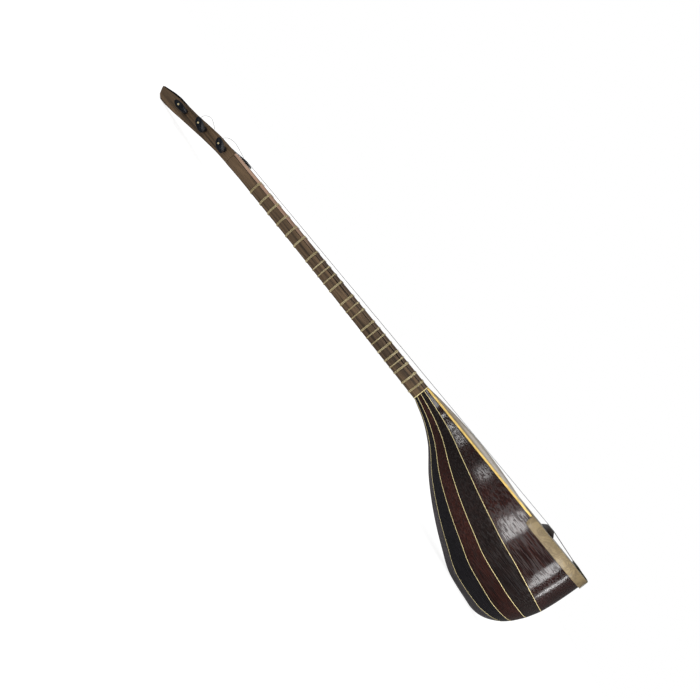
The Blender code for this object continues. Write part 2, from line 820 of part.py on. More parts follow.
# The string nearest each edge goes to the nearest peg, and the middle ones to the tip of the head
STRING_PEGS = [("bass", 2), ("bass", 1), ("bass", 0), ("treble", 0), ("treble", 1), ("treble", 2)]
COIL_PLACES = [-6.0 * MM, -4.4 * MM, -1.6 * MM, 1.6 * MM, 4.4 * MM, 6.0 * MM]
COIL_POINTS_PER_TURN = 10


def string_route(number):
    at_nut, at_bridge = string_places()[number]
    side, peg = STRING_PEGS[number]
    centre = peg_axis(side, peg)
    radius = PEG_SHAFT_RADIUS + SEAT + STRING_DIAMETER / 2 + 0.15 * MM
    lift = SEAT + STRING_DIAMETER / 2
    bridge_top = SKIN_TOP + SEAT + BRIDGE_HEIGHT + lift
    coil_y = COIL_PLACES[number]
    supports = [Vector((centre.x, 0, centre.z + radius))]
    supports += [Vector((x, 0, z + lift)) for x, z in nut_points()]
    supports += [Vector((BRIDGE_AT - BRIDGE_TOP_WIDTH / 2, 0, bridge_top))]
    supports += [Vector((BRIDGE_AT + BRIDGE_TOP_WIDTH / 2, 0, bridge_top))]
    supports += [Vector((holder_front() - SEAT, 0, SKIN_TOP + SEAT + HOLDER_HEIGHT * 0.6))]
    route = over_supports(supports)
    slope = (route[1].z - route[0].z) / (route[1].x - route[0].x)
    last_turn = math.pi / 2 + math.atan(slope)
    count = STRING_TURNS * COIL_POINTS_PER_TURN
    drift = math.copysign(STRING_TURN_PITCH, coil_y)
    points = []
    for k in range(count + 1):
        back = (count - k) / COIL_POINTS_PER_TURN
        turn = last_turn + 2 * math.pi * back
        y = coil_y + drift * (back - STRING_TURNS / 2)
        points.append(Vector((
            centre.x + radius * math.cos(turn), y, centre.z + radius * math.sin(turn),
        )))
    coil = list(points)
    leave_y = points[-1].y
    for place_on in route[1:]:
        if place_on.x < BRIDGE_AT - BRIDGE_TOP_WIDTH:
            along = (place_on.x - points[count].x) / (NUT_AT - points[count].x)
            y = leave_y + (at_nut - leave_y) * min(along, 1.0)
        else:
            y = at_bridge
        points.append(Vector((place_on.x, y, place_on.z)))
    points[-1].y = at_bridge * 0.85
    return points, coil


def make_strings():
    for number in range(2 * COURSES):
        points, coil = string_route(number)
        cord("string_%d" % (number + 1), points, STRING_DIAMETER, 1, "steel")
        gap = least_gap(coil, STRING_DIAMETER, COIL_POINTS_PER_TURN)
        print("string_%d winding: least gap %.2f mm" % (number + 1, gap / MM))


def fret_at(cents):
    return NUT_AT + SCALE_LENGTH * (1 - 2 ** (-cents / 1200))


def make_frets():
    """Gut frets, each one length wound round the neck and free to be moved along it."""
    for number, cents in enumerate(FRET_CENTS, start=1):
        x = fret_at(cents)
        turns = TURNS_OF_THIN_FRET if number in THIN_FRETS else TURNS_OF_THICK_FRET
        ring = neck_ring(x, SEAT + FRET_GUT / 2 + 0.05 * MM)
        per_turn = len(ring)
        points = []
        for k in range(turns * per_turn):
            along = (k / per_turn - turns / 2) * FRET_PITCH
            at = ring[(k + 2) % per_turn]
            points.append(Vector((along, at.y, at.z)))
        name = "fret_%02d" % number
        cord(name, points, FRET_GUT, 0, "gut", (x, 0, 0))
        print("%s winding: least gap %.2f mm" % (name, least_gap(points, FRET_GUT, per_turn) / MM))


# The face

def arch(x):
    """How far the middle of the wooden face rises above its edges."""
    return WOOD_ARCH * math.sin(math.pi * min(max(x / WOOD_LENGTH, 0.0), 1.0))


def make_soundboard():
    across = 6
    inset = BINDING_THICKNESS + SEAT
    first = SEAT
    last = WOOD_LENGTH - 2 * SEAT
    rings = []
    for i in range(FACE_STATIONS + 1):
        x = first + (last - first) * i / FACE_STATIONS
        half = half_width(x) - inset
        top = []
        bottom = []
        for k in range(across + 1):
            share = 2 * k / across - 1
            rise = arch(x) * (1 - share * share)
            top.append(Vector((x, share * half, rise)))
            bottom.append(Vector((x, share * half, rise - WOOD_THICKNESS)))
        rings.append(top + list(reversed(bottom)))
    board = mesh_piece("soundboard", loft(rings), "soundboard")
    cut(board, sound_hole_cutter())
    return board


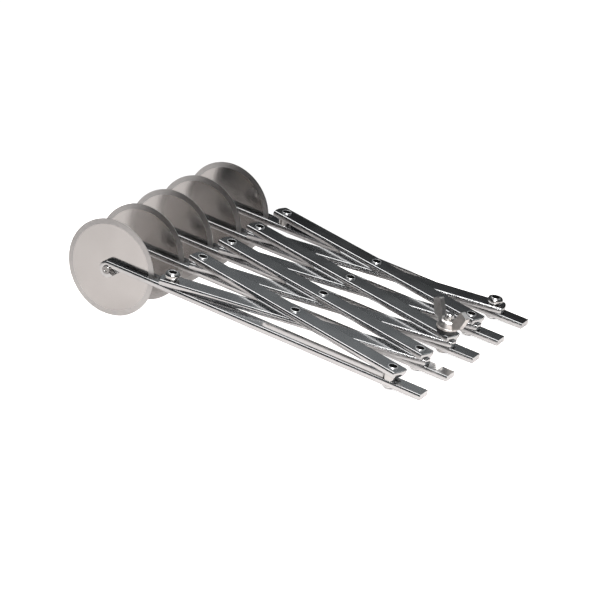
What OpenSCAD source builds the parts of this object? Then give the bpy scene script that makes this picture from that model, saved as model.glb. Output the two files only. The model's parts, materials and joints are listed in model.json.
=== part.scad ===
// Expanding pastry cutter: five cutting wheels on parallel arms, spread by a lazy-tongs linkage.
// Millimetres. The cutter rests on its wheels and on the tips of its arms, as it lies on a table.
// +X runs from the wheels to the arm tips, +Y from arm 1 to arm 5, and +Z is up.

/* [Cutting wheels] */
// Radius of a cutting wheel
wheel_r = 27.5; // [20:0.5:32]
// Thickness of a wheel's plate
wheel_t = 1.0; // [0.8:0.1:1.2]
// Width of the ground bevel round the rim
bevel_w = 3.0; // [2:0.5:6]
// Thickness left at the rim
edge_t = 0.3; // [0.2:0.1:0.6]

/* [Arms] */
// Distance between neighbouring arms as stored
arm_pitch = 30.6; // [14:0.2:110]
// Distance from the wheel axle to the tip of the arm
arm_len = 194.6; // [190:0.2:230]
// Width of an arm
arm_w = 9.4; // [9:0.1:10.4]
// Thickness of the flat bar that arms and links are cut from
bar_t = 3.3; // [2.8:0.1:3.6]
// How far the rolled sides of the bar bulge
bar_bulge = 0.45; // [0.3:0.05:0.6]
// Radius between a flat face of the bar and its bulging side
bar_edge_r = 0.5; // [0.3:0.05:0.7]
// Angle through which the nose of an arm is rolled round its axle
eye_sweep = 242; // [200:1:250]
// Width of the fork where the eye grips the wheel
fork_narrow = 1.6; // [1.4:0.1:2]
// Width of the fork behind the eye
fork_wide = 3.2; // [2.4:0.1:3.6]
// Distance from the axle to the step between the two fork widths
fork_step_x = 9; // [7:0.5:14]
// Space between the rim of the wheel and the end of the fork
fork_end_gap = 1.5; // [1:0.5:3]

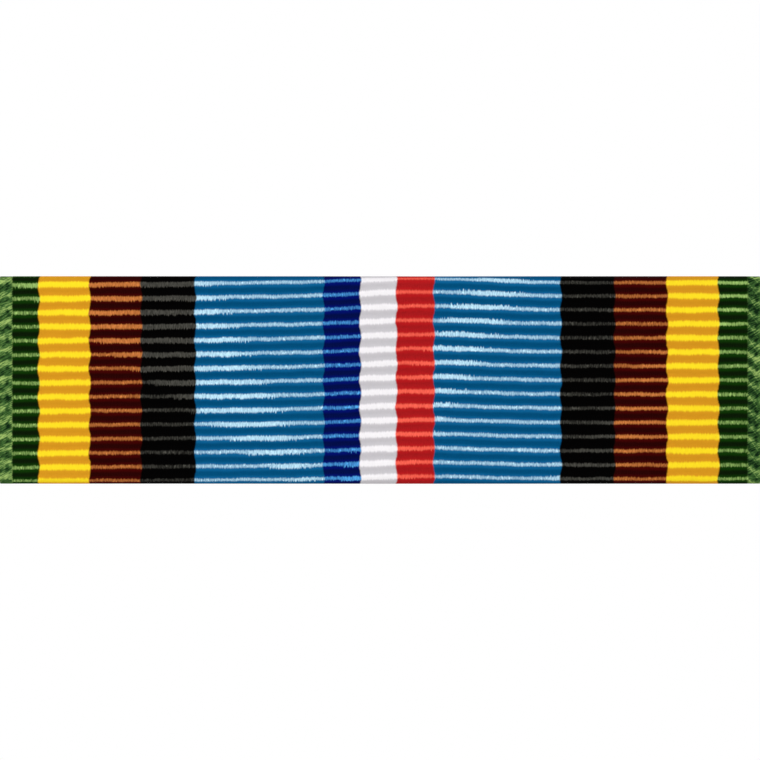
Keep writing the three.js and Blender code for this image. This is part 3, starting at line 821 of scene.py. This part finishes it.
def sheet_outline(path, thickness):
    """The outline of a bent sheet that is equally thick on both sides of the path."""
    sides = ([], [])
    for i, point in enumerate(path):
        before = (point - path[i - 1]).normalized() if i else None
        after = (path[i + 1] - point).normalized() if i + 1 < len(path) else None
        into, out = before or after, after or before
        along = (into + out).normalized()
        reach = thickness / 2 / math.sqrt((1 + into.dot(out)) / 2)
        across = Vector((-along.y, along.x)) * reach
        sides[0].append(point + across)
        sides[1].append(point - across)
    return [tuple(point) for point in (*sides[0], *reversed(sides[1]))]


channel_low, channel_high = (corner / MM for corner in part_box("slide_channel"))
web = channel_low.y + CHANNEL_SHEET / 2
lip = channel_high.y - CHANNEL_SHEET / 2
wall = channel_high.z - CHANNEL_SHEET / 2
route = [(lip, -CHANNEL_LIP), (lip, -wall), (web, -wall), (web, wall), (lip, wall), (lip, CHANNEL_LIP)]
outline = sheet_outline(with_bends(route, CHANNEL_BEND), CHANNEL_SHEET)
strip = drawn(outline, channel_low.x, channel_high.x)
for x in STAKES:
    hole = [(STAKE_HOLE, channel_low.y - CUT_SPARE), (STAKE_HOLE, web + CHANNEL_SHEET)]
    hole = turned([(0, hole[0][1]), *hole, (0, hole[1][1])])
    strip = fitted(strip, moved(hole, x=x))
channel_brass = metal("channel_brass", CHANNEL_BRASS, CHANNEL_DULL, 0.34, (0.5, 16, 16), 0.55)
channel = made_piece("slide_channel_strip", eased(strip, SHEET_EDGE), channel_brass)
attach(channel, "ribbon_unit")
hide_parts("slide_channel")

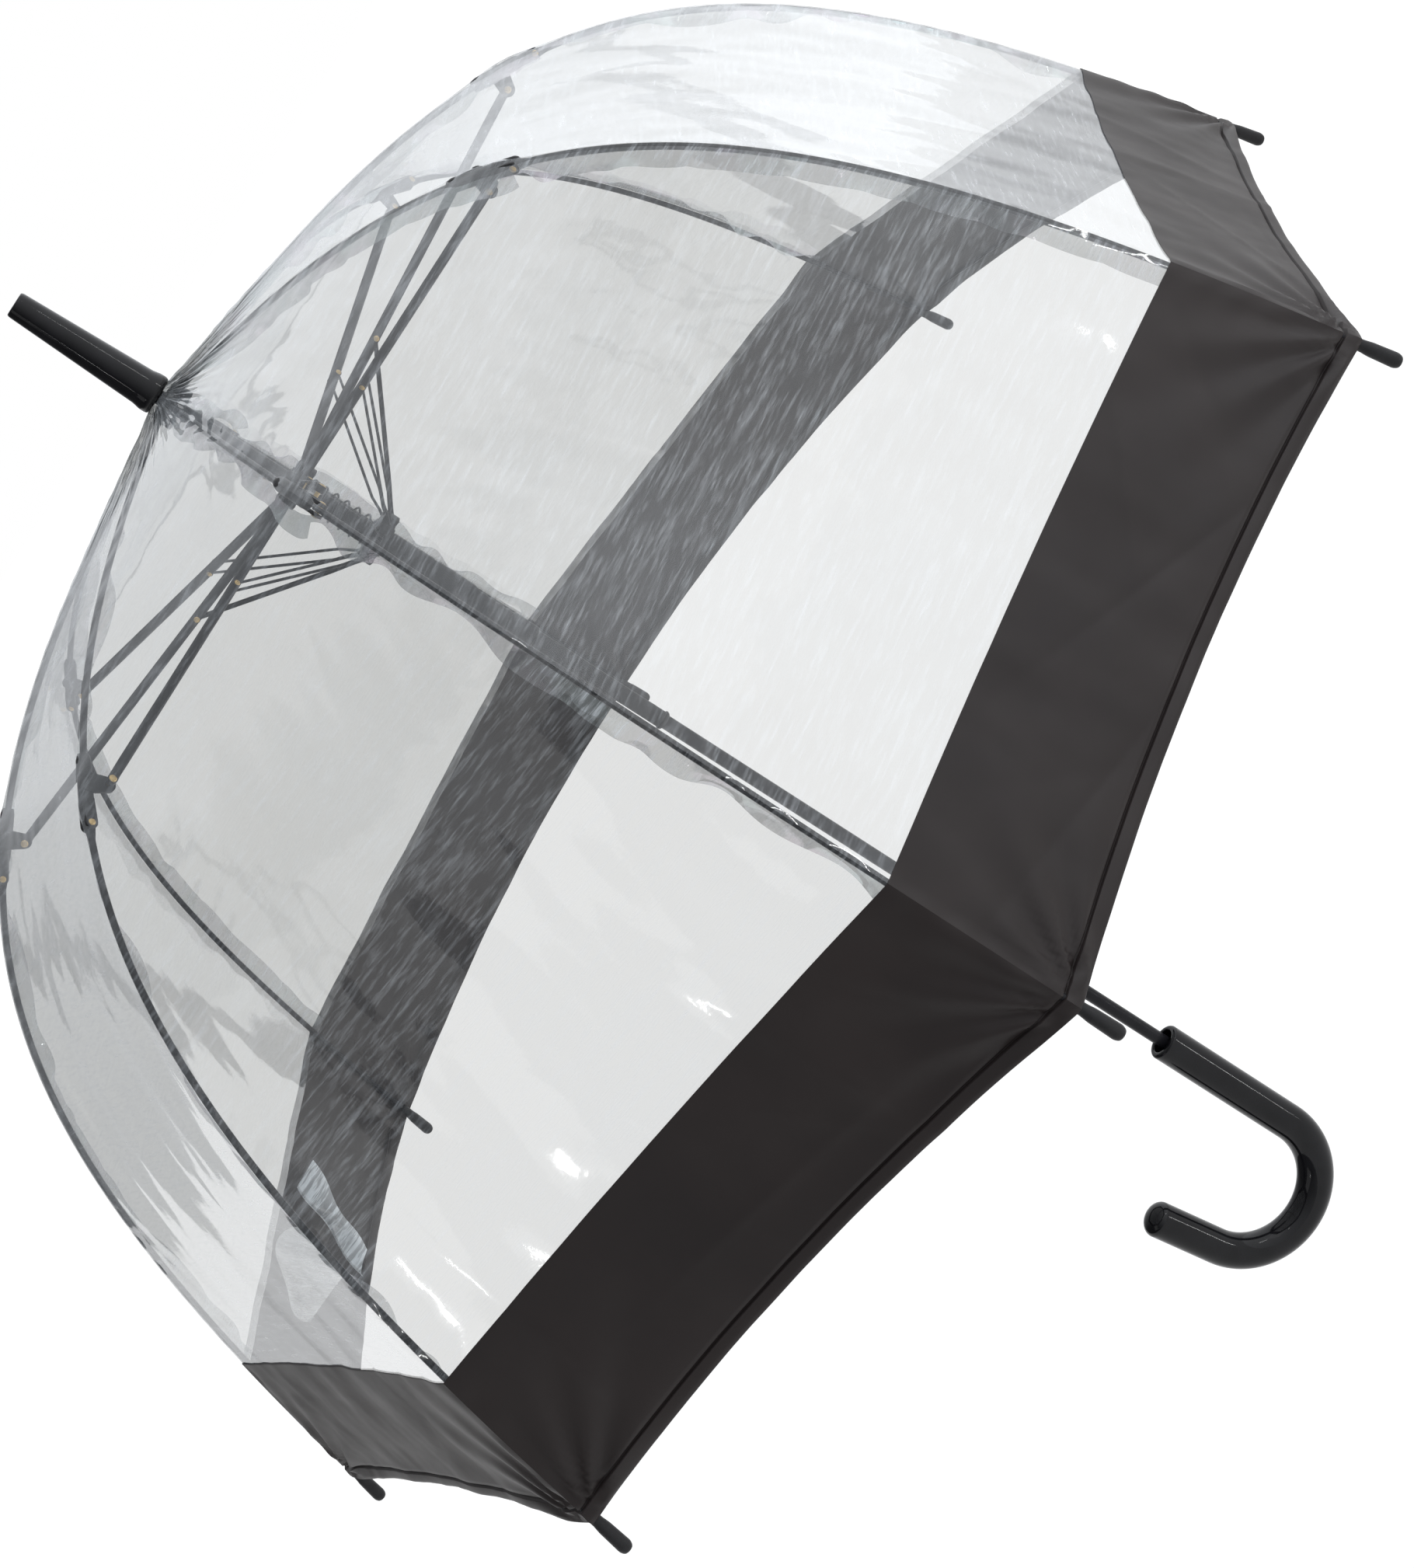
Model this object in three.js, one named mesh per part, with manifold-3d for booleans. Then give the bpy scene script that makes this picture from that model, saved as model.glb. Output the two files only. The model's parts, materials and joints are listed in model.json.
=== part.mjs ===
// Clear bubble umbrella with an automatic opening frame and a crook handle, standing open.
// Units are millimetres. The shaft lies along +Z with the ferrule up, and the origin is on the
// shaft's axis in the middle of the handle's straight grip. The crook bends towards -Y, and the
// release button faces -X.
import * as THREE from "three";
import { mergeVertices } from "three/addons/utils/BufferGeometryUtils.js";
import Module from "manifold-3d";

const wasm = await Module();
wasm.setup();

// Driving dimensions.
const RIB_COUNT = 8;
const NOTCH_Z = 724;
const CLEARANCE = 0.35;

const SHAFT = { radius: 4, bore: 3.4, bottom: 2, top: 790 };
const FERRULE = { mouth: 7, flare: 10.8, shoulder: 14, root: 10.6, tip: 6.6, height: 91.6 };
const NOTCH = { radius: 11.5, low: -7, high: 4, slot: 4.2, slot_from: 6 };

// A rib's centre line is one cubic curve, in the plane of the rib: radius and height above the notch.
const RIB = { radius: 1.7, sides: 6, start: new THREE.Vector2(9, 1), eye: 2.1 };
const RIB_BEND = [new THREE.Vector2(287, -19.5), new THREE.Vector2(364, -95)];
const RIM = new THREE.Vector2(448, -404);


// Stations along a rib, measured from the notch's pivot.
const SLEEVE = { from: 220, to: 248, radius: 3.6, bore: 2.4 };
const LUG = { at: 236, drop: 10, inner: 1.6, outer: 3.8, half_length: 4 };
const ELBOW_AT = 257;
const CHEEK = { inner: 1.55, outer: 3.3, radius: 3.1 };
const ELBOW_EYE = { radius: 2.7, half_width: 1.2, neck: 5, half_neck: 1.5 };
const CAP = { from: 654, length: 28, neck: 2.7, head: 3.7, bore_depth: 11 };
const LOWER_RIB_END = 663;

const STRETCHER = { width: 5.6, depth: 4.6, wall: 0.9, neck: 7, web: 3 };
const STRETCHER_EYE = { radius: 2.5, half_width: 1.7, half_neck: 1.6 };
const STRETCHER_SIDE = 7.8;
const RIVET_SHARE = 0.345;
const STRUT = { wire: 0.8, spread: 4.3, root_spread: 1.6, bar: 1, eye: 2, eye_width: 1.5 };
const STRUT_BEND = { start: 0.075, end: 0.185, lap: 0.005 };

const CROWN = { pivot_r: 10, pivot_z: -77, radius: 12.5, half_height: 5, slot: 4.2, slot_from: 6.6 };
const COLLAR = { pivot_r: 14, pivot_z: -128, radius: 15.2, half_height: 4, slot: 6.4, slot_from: 11.6 };
const TUBE = { radius: 4.8, bore: 4.25, above_crown: 2 };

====

Using the entries above, quote each line verbatim from the first through the line that contains "COIL_POINTS_PER_TURN = 10".

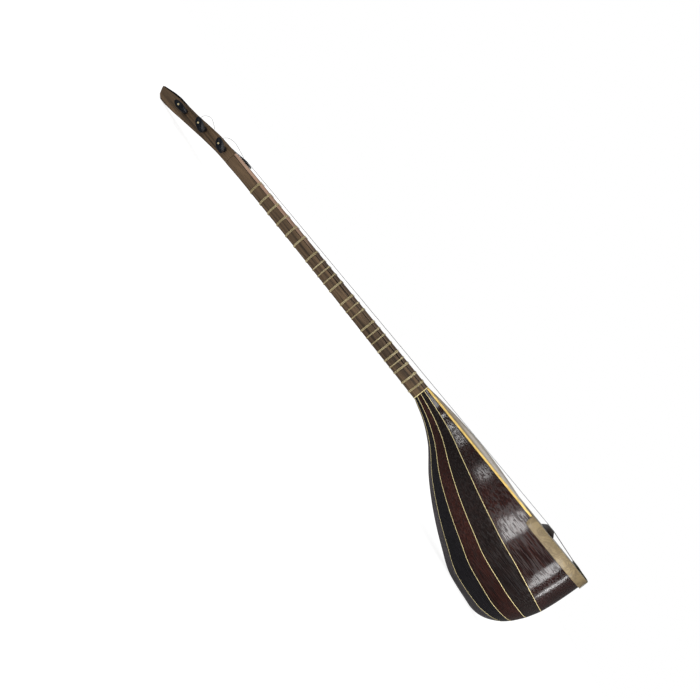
The Blender code for this object continues. Write part 2, from line 820 of part.py on. More parts follow.
# The string nearest each edge goes to the nearest peg, and the middle ones to the tip of the head
STRING_PEGS = [("bass", 2), ("bass", 1), ("bass", 0), ("treble", 0), ("treble", 1), ("treble", 2)]
COIL_PLACES = [-6.0 * MM, -4.4 * MM, -1.6 * MM, 1.6 * MM, 4.4 * MM, 6.0 * MM]
COIL_POINTS_PER_TURN = 10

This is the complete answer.